### Aim
Going from the top of the data below, give again each line through the one containing "the same markings.", both ends kept.

## start Dataset section

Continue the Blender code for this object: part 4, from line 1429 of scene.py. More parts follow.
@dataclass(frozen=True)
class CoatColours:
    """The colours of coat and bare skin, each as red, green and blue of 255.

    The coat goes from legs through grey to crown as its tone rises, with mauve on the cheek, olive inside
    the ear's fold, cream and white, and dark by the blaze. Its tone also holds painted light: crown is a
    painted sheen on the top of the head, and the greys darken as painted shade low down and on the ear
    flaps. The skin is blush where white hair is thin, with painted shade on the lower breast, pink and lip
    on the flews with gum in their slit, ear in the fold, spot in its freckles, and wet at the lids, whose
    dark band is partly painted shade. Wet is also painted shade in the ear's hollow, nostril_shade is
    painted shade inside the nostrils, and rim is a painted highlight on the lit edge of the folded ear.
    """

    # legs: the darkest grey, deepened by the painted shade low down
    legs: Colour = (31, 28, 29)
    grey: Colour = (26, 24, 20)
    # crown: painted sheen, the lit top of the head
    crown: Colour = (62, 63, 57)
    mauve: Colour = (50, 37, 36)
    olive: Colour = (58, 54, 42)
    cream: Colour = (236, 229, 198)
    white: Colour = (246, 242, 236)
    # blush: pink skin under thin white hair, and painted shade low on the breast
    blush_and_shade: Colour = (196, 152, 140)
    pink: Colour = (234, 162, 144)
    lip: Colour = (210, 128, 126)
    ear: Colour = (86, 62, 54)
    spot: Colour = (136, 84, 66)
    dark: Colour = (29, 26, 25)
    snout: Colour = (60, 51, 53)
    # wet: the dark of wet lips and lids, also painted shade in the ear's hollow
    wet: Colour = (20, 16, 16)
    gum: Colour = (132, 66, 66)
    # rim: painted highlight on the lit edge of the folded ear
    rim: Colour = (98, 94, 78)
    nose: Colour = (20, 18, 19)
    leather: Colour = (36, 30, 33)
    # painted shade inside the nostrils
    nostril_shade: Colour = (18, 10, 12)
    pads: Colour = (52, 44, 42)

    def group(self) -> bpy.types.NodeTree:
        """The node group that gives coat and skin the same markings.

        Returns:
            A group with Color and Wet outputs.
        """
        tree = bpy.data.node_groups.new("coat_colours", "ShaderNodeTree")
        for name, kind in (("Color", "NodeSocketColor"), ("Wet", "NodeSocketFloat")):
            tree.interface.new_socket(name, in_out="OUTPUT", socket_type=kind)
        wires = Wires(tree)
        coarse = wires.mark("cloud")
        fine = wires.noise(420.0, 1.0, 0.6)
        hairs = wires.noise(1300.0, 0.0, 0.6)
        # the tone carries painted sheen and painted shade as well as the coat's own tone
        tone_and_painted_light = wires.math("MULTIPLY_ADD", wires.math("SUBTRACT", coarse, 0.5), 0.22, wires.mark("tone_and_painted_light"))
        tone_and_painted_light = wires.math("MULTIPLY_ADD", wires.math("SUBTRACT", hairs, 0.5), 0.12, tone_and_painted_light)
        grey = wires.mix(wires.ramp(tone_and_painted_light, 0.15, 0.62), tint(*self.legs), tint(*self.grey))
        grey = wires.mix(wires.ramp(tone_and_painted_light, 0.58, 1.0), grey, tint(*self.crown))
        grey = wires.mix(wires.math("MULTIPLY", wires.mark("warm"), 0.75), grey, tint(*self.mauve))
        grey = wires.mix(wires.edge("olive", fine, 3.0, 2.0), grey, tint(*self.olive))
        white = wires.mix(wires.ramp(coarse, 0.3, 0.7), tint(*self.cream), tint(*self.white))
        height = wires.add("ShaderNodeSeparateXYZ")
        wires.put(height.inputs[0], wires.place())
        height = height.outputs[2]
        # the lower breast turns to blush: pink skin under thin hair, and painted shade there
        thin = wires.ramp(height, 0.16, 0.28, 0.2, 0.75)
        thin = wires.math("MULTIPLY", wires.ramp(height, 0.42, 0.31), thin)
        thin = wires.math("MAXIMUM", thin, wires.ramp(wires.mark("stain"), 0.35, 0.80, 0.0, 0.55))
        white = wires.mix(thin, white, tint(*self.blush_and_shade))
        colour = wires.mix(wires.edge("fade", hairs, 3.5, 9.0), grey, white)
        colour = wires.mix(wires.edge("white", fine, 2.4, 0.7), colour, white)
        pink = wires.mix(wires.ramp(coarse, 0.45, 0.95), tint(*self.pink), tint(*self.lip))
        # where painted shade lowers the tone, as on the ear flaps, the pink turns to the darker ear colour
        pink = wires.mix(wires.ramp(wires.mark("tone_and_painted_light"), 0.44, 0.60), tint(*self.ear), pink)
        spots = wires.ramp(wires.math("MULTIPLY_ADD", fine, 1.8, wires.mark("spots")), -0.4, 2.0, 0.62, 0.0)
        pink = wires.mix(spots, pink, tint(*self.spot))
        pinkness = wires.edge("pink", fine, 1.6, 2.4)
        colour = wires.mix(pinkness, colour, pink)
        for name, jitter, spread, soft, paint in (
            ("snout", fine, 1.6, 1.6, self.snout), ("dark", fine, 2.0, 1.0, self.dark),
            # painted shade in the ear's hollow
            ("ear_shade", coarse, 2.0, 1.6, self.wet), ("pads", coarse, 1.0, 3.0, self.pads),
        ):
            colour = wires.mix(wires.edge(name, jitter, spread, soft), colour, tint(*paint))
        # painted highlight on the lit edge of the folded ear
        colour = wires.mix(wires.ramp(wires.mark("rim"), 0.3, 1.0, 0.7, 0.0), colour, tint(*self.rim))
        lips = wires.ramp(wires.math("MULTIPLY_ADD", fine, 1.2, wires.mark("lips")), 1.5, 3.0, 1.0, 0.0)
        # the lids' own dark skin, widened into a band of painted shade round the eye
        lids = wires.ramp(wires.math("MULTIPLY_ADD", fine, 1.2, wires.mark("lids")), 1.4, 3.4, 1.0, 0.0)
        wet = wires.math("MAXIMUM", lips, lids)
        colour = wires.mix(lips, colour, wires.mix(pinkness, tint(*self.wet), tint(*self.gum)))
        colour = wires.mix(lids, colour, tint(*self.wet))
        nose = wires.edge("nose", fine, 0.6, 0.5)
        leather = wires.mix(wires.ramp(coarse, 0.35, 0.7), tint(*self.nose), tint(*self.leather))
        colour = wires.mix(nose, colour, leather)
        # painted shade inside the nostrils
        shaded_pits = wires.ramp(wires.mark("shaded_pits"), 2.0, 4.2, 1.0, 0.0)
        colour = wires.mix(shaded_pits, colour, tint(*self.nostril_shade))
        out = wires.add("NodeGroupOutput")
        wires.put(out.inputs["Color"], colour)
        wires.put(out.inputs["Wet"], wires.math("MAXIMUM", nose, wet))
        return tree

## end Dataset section

### Answer in full
Continue the Blender code for this object: part 4, from line 1429 of scene.py. More parts follow.
@dataclass(frozen=True)
class CoatColours:
    """The colours of coat and bare skin, each as red, green and blue of 255.

    The coat goes from legs through grey to crown as its tone rises, with mauve on the cheek, olive inside
    the ear's fold, cream and white, and dark by the blaze. Its tone also holds painted light: crown is a
    painted sheen on the top of the head, and the greys darken as painted shade low down and on the ear
    flaps. The skin is blush where white hair is thin, with painted shade on the lower breast, pink and lip
    on the flews with gum in their slit, ear in the fold, spot in its freckles, and wet at the lids, whose
    dark band is partly painted shade. Wet is also painted shade in the ear's hollow, nostril_shade is
    painted shade inside the nostrils, and rim is a painted highlight on the lit edge of the folded ear.
    """

    # legs: the darkest grey, deepened by the painted shade low down
    legs: Colour = (31, 28, 29)
    grey: Colour = (26, 24, 20)
    # crown: painted sheen, the lit top of the head
    crown: Colour = (62, 63, 57)
    mauve: Colour = (50, 37, 36)
    olive: Colour = (58, 54, 42)
    cream: Colour = (236, 229, 198)
    white: Colour = (246, 242, 236)
    # blush: pink skin under thin white hair, and painted shade low on the breast
    blush_and_shade: Colour = (196, 152, 140)
    pink: Colour = (234, 162, 144)
    lip: Colour = (210, 128, 126)
    ear: Colour = (86, 62, 54)
    spot: Colour = (136, 84, 66)
    dark: Colour = (29, 26, 25)
    snout: Colour = (60, 51, 53)
    # wet: the dark of wet lips and lids, also painted shade in the ear's hollow
    wet: Colour = (20, 16, 16)
    gum: Colour = (132, 66, 66)
    # rim: painted highlight on the lit edge of the folded ear
    rim: Colour = (98, 94, 78)
    nose: Colour = (20, 18, 19)
    leather: Colour = (36, 30, 33)
    # painted shade inside the nostrils
    nostril_shade: Colour = (18, 10, 12)
    pads: Colour = (52, 44, 42)

    def group(self) -> bpy.types.NodeTree:
        """The node group that gives coat and skin the same markings.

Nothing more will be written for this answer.